Because their $140 billion search empire ran on blue links and text ads. The cost of hearing the signal—that the entire interface of the web was about to change—was too high. Their profit-generating machine made too much noise. It wasn’t that they didn’t see the future. It’s that they couldn’t afford to believe it.

This is the quiet violence of organizational entropy: not ignorance, but inability to act on what you already know.

Signal Is Not Always Loud

Syntropy, at its core, is the discipline of extracting signal from noise. That signal is often weak at first—subtle, inconvenient, hard to prove. It doesn’t shout. It rarely aligns with the spreadsheet. It lives in edge cases, in user friction, in the awkward hallway comments. And it decays fast if not acted upon.

What makes the Innovator’s Dilemma so dangerous is that noise often pays. It justifies your current strategy. It’s backed by revenue, legacy, and inertia.
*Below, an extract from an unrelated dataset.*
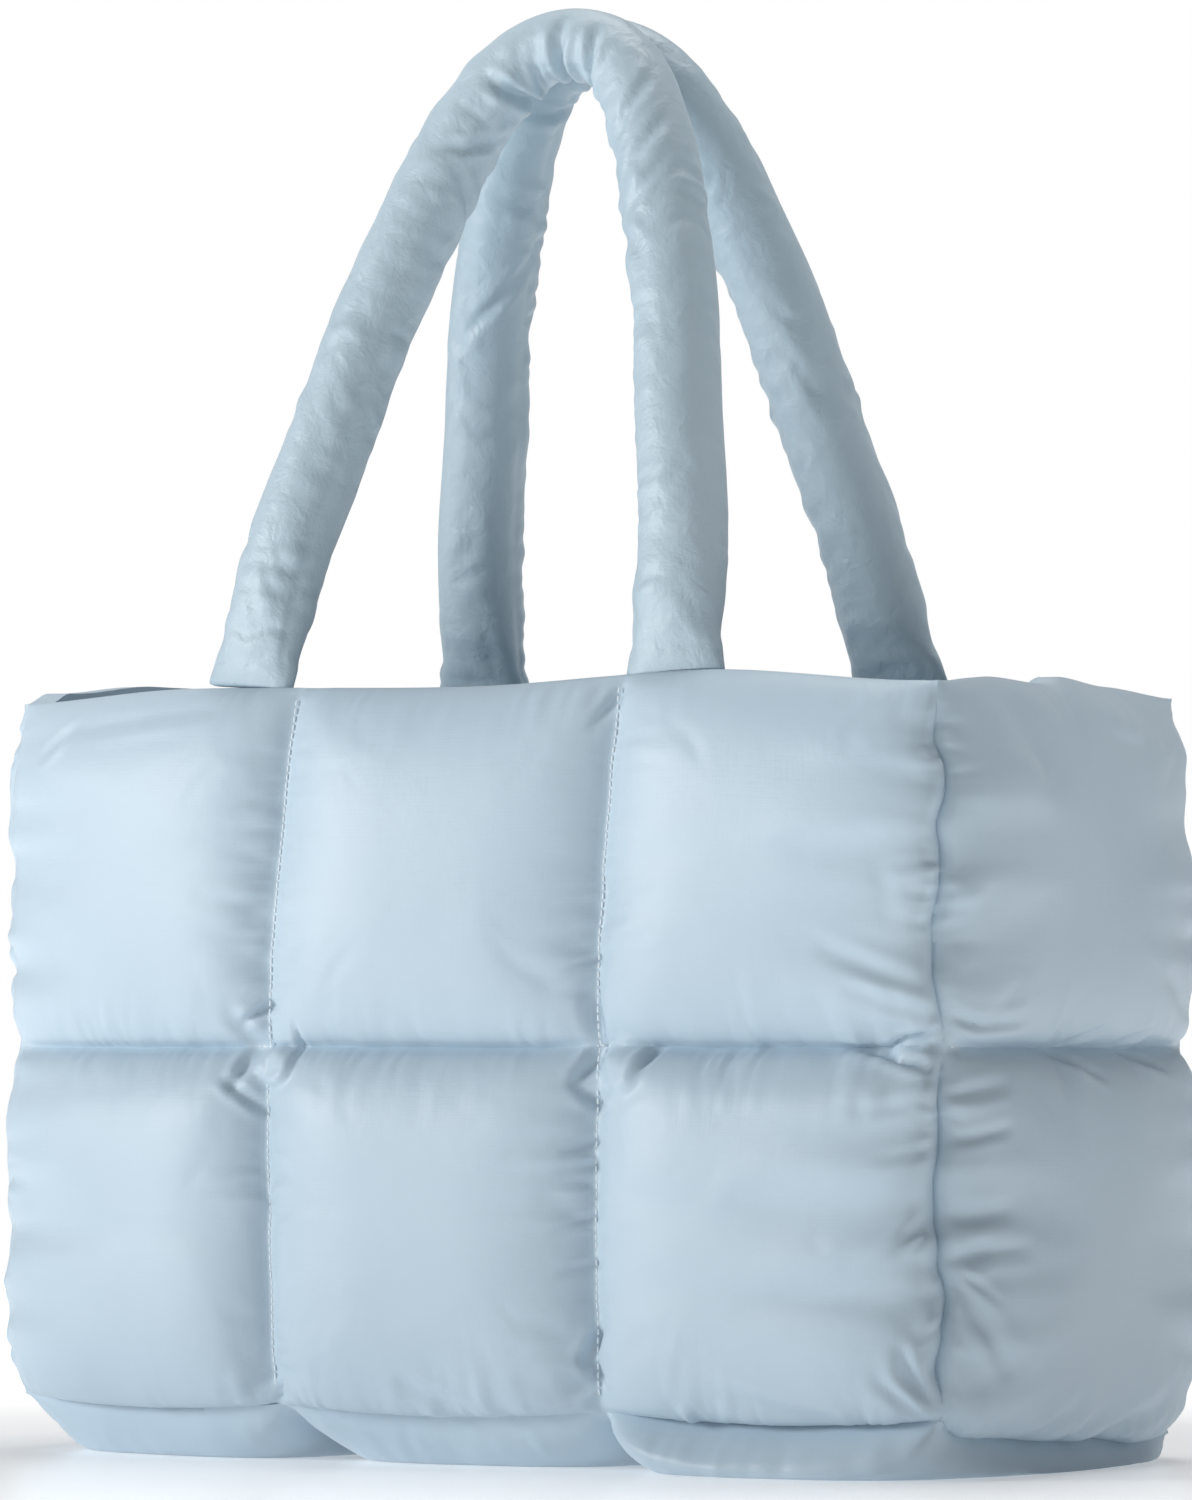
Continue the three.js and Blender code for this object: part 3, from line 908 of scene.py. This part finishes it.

The existing model—your career, your marketing funnel, your family structure—creates so much feedback that it drowns out the next move.

Kodak: The Image of Entropy

In 1975, Kodak engineer Steve Sasson built the world’s first digital camera. When he demoed it, executives were intrigued… and then afraid. Why? Because it didn’t use film. And Kodak’s empire was built on film.

The signal was clear. Sasson wasn’t proposing a better camera—he was signaling a new paradigm. But Kodak’s leadership, seduced by the noise of its existing profits, shelved the technology. They saw it as an “interesting side project.”

That side project became the entire future of photography. But Kodak had built a fortress so good at optimizing for the past, it couldn’t hear the whisper of what was next.

Blockbuster: Mistaking Revenue for Relevance

In 2000, Netflix offered to sell itself to Blockbuster for $50 million.

Blockbuster laughed.

They were earning hundreds of millions from late fees. Netflix was a mail-order curiosity with no stores. From the spreadsheet’s perspective, Netflix wasn’t a threat—it was a rounding error.

But Blockbuster missed the signal: users didn’t want more stores. They wanted fewer fees, more convenience, and eventually, no DVDs at all.

By the time Blockbuster launched its streaming product, Netflix had redefined the category. It wasn't just better—it was inevitable. The signal had been hiding in plain sight.

Parents and Pivots

Zoom out, and the dilemma isn’t just corporate. It’s human. Parents discourage their children from pursuing risky or unconventional paths—not because they don’t believe in their potential, but because they can’t see the payoff yet.

A child’s emerging passion—a startup idea, a new art form, a digital career—doesn’t generate revenue. It doesn’t feel “safe.” The signal isn’t loud enough to overcome the noise of bills, norms, or expectations.

But that quiet signal is often the one worth following. Not because it guarantees success. But because it points to something only you can create.

The Discipline of Seeing Clearly

In a world where AI, culture, and markets are moving faster than ever, clarity is a competitive advantage. Syntropy isn’t just about making sense of chaos. It’s about choosing the signal early—before it’s obvious, before it pays, before everyone agrees.

It means trusting your judgment when the spreadsheet says “stay,” and the weak signal says “go.”

It means updating your operating model before the current one breaks.

It means acting on ideas that are right but not yet rewarding.

Syntropy creators do not wait for proof. They move when the signal is still faint. Because they know that by the time it’s loud enough for everyone to hear, the opportunity is already gone.